The Fair Work Ombudsman has useful resources to support employers who engage young workers.

What does my organisation do if it suspects a child is at risk of harm within their family?

If your concern is that abuse is occurring within the family, you can make a report to Child Protection. They will be able to provide the child and their family with professional support services.

When should I contact police?

All suspected child abuse must be reported to Victoria Police as soon as possible to enable them to assess the matter and take appropriate action. A police investigation must take priority over any internal procedure.

If a staff member or volunteer engages in behaviour that is deemed inappropriate towards or in the presence of children, your organisation must take it seriously, investigate it, respond appropriately and keep accurate records of how you handled it.

If a matter is reported to police, you must liaise with them about how to proceed internally to make sure you do not compromise their investigation.

Does the Commission for Children and Young People provide organisations with Child Safe Standards accreditation?

No. The Child Safe Standards are not an accreditation-based system. They are designed to be adaptable across sectors, industries and organisations to allow a culture of child safety to be built within each organisation. 
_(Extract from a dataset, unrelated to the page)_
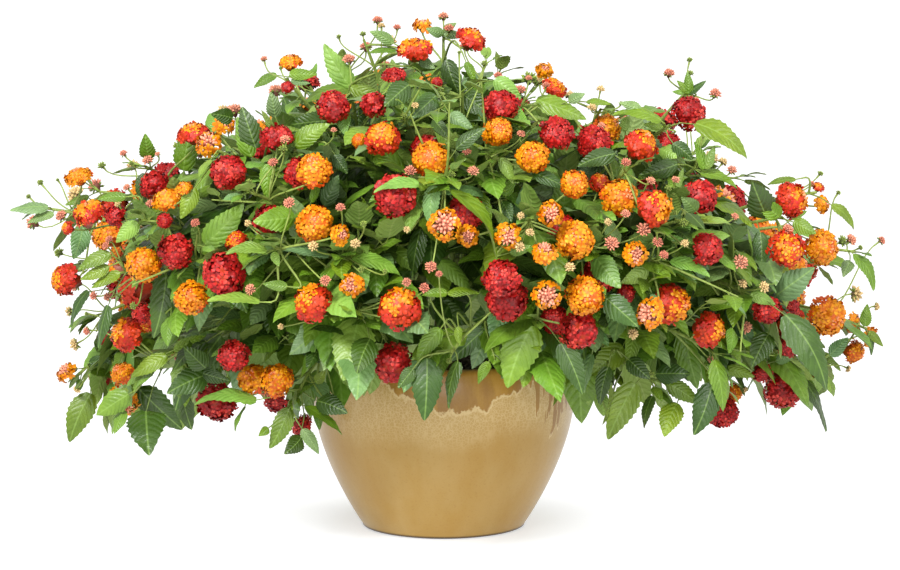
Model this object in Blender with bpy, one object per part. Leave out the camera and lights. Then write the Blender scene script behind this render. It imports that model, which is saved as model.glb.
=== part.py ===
"""Potted lantana: a glazed pot of soil, and a bush of woody canes with leaves, flower heads and buds.

Metres, +Z up. The origin is the centre of the pot's base, and the viewer stands at -Y.
Each cane stands in its own hole in the soil and is one closed body with everything that grows on it.
"""

import math
import random

import bmesh
import bpy
from mathutils import Vector
from mathutils.bvhtree import BVHTree

# Pot
POT_BASE_RADIUS = 0.087
POT_WIDEST_RADIUS = 0.1445
POT_WIDEST_Z = 0.160
POT_RIM_RADIUS = 0.141
POT_RIM_Z = 0.190
POT_WALL = 0.009
POT_FLOOR = 0.012
POT_BELLY = 0.9
POT_ROUNDING = 0.003
RIM_OUTER_DROP = 0.001
RIM_INNER_DROP = 0.002
POT_SIDES = 26
POT_LEVELS = (0.018, 0.042, 0.075, 0.115, 0.160)
SHARP_ANGLE = 40.0

# Soil
SOIL_Z = 0.172
SOIL_LEVELS = (0.042, 0.100, 0.155)
GAP = 0.0003

# Canes: the knee and the fork are the bend over the soil and the place from which the shoots spread.
HOLE_DEPTH = 0.050
PLUMB_OVER_SOIL = 0.006
KNEE_OUT = 0.010
KNEE_UP = 0.036
FORK_PLACE = 0.38
FORK_UP = 0.022
CANE_RADIUS = 0.0055
FORK_RADIUS = 0.0042
CANE_SIDES = 5

# Shoots
SHOOT_RADII = (0.0028, 0.0024, 0.0020, 0.0015)
SHOOT_SIDES = 3
FIRST_SHOOT = 0.97
SHOOT_STEP = 0.06
BACK_SHOOTS = 27
BACK_SHOOT_REACH = 0.93
# Bands of shoots from the lowest to the highest: share of the shoots, shoots a cane, how far out the cane
# stands in the soil, and how much the shoots arch.
BANDS = (
    (0.36, 4.6, 0.112, 0.24),
    (0.30, 4.6, 0.080, 0.14),
    (0.22, 4.3, 0.048, 0.08),
    (0.12, 4.0, 0.020, 0.03),
)

# Bush: half sizes and fullness of its rounded outer surface, and the eye point that the picture positions
# are seen from
MOUND_Z = 0.30
MOUND_HALF_WIDTH = 0.475
MOUND_HALF_DEPTH = 0.43
MOUND_UP = 0.255
MOUND_DOWN = 0.21
MOUND_FULLNESS = 0.55
EYE = Vector((0.007, -3.0, 0.61))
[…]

There may be accreditation programs that incorporate consideration of the Child Safe Standards, however the Commission does not review or approve those accreditation programs. Consequently, receiving accreditation under a quality assurance program does not necessarily guarantee that your organisation is compliant with the Child Safe Standards.

Does the Commission recommend any fee for service providers that can review an organisation’s compliance with Child Safe Standards?

A range of fee for service providers undertake organisational reviews and provide professional development and training in relation to child safety and abuse prevention, but it is not a requirement of the Child Safe Standards that organisations access this type of support. We have not reviewed fee for service providers and is therefore not in a position to recommend any particular providers.